Hammond was introducing Antetokounmpo as a potential star on the night of the draft, and there has been no cause for argument. His promise was revealed with successive defensive rebounds in the second quarter Tuesday. With the first Antetokounmpo dribbled up three long steps before bouncing a hard pass ahead to Gary Neal in spite of Wallace's attempt to pick it off. He converted his next rebound into a gutsy three-quarter length pass to Zaza Pachulia behind coverage.
"When you go on the court for the first time and play, you realize, OK, you can play in this league," he said. "I walked in the arena, it was so big, I don't remember being in so big arena -- I was so excited to play. I'm not afraid. Every game makes me more excited."
Antetokounmpo is extremely confident. In three games against the Celtics he has shown no fear about leaning provocatively into Gerald Wallace; either he hasn't realized that Wallace may retaliate, or else he hasn't cared.
"LeBron James and Kevin Durant -- when I was in the court together with them I didn't believe it, I was playing against them, I was guarding them," he said. "It's hard to play against them. They try to intimidate you. They don't talk to you. They just look at you with anger, like they're angry with you."
Did it work?
"No, it doesn't work," he said. "Other guys it might, but with me, no."
When Antetokounmpo received his first pay stub, he turned to teammate Gary Neal and asked how he could receive a check that didn't include taxes.
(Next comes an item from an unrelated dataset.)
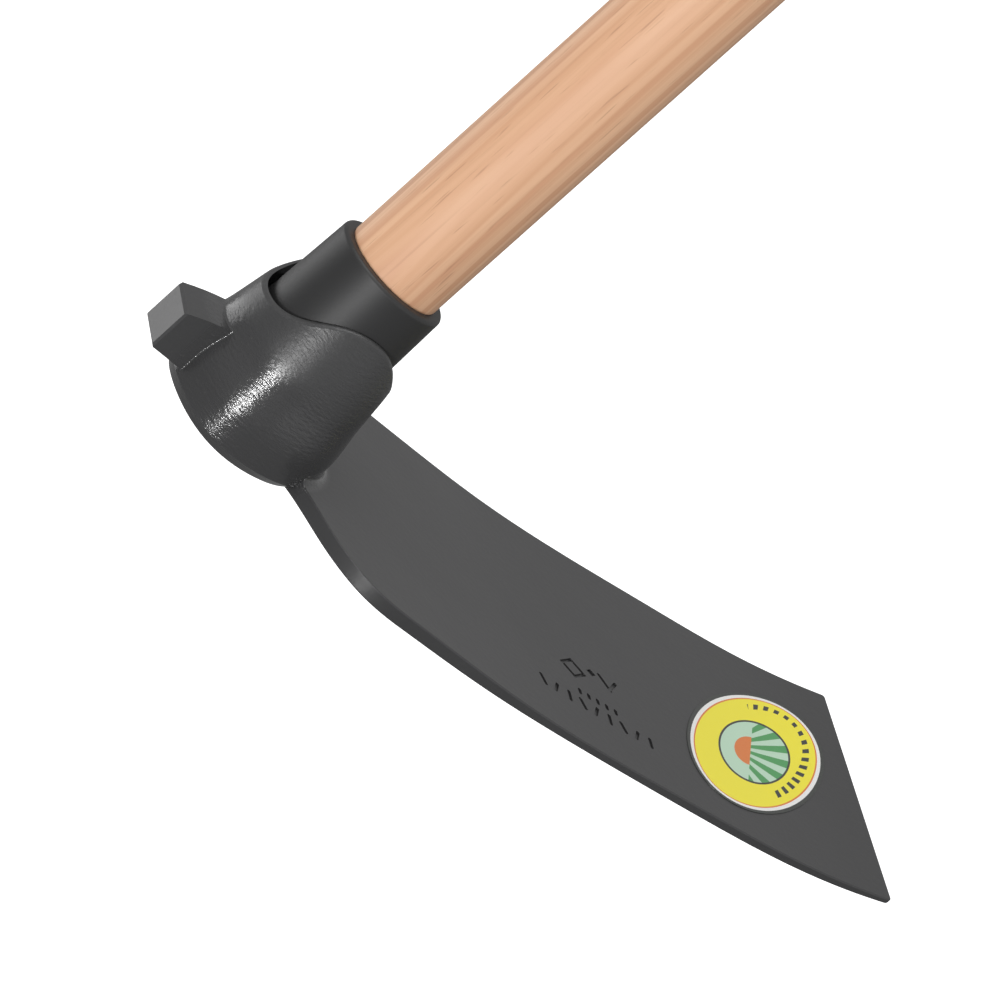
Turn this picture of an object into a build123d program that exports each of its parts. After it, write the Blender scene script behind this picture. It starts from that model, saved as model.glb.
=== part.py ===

His teammates laughed, but in Europe those checks exist -- teams routinely offer "net" contracts in which they pay the taxes for players.
"Half the guys like having fun with him, and he likes having fun with them," said Drew, who has been astounded by Antetokounmpo's ability to pick up new concepts quickly. "Still, it has to be tough to come to a whole different country, basically alone, no family here. I couldn't even imagine being 18 years old, not having my mom, my dad, my brother, my sister, anybody. But he seems to take things in stride."
"I think that I have to work on everything -- my dribbling, how to shoot, how to pass the ball, how to learn the plays, everything," said Antetokounmpo. "Even my body, because my goal is to become the best."
Talk like that combined with a talent like his? It's the next best thing to winning.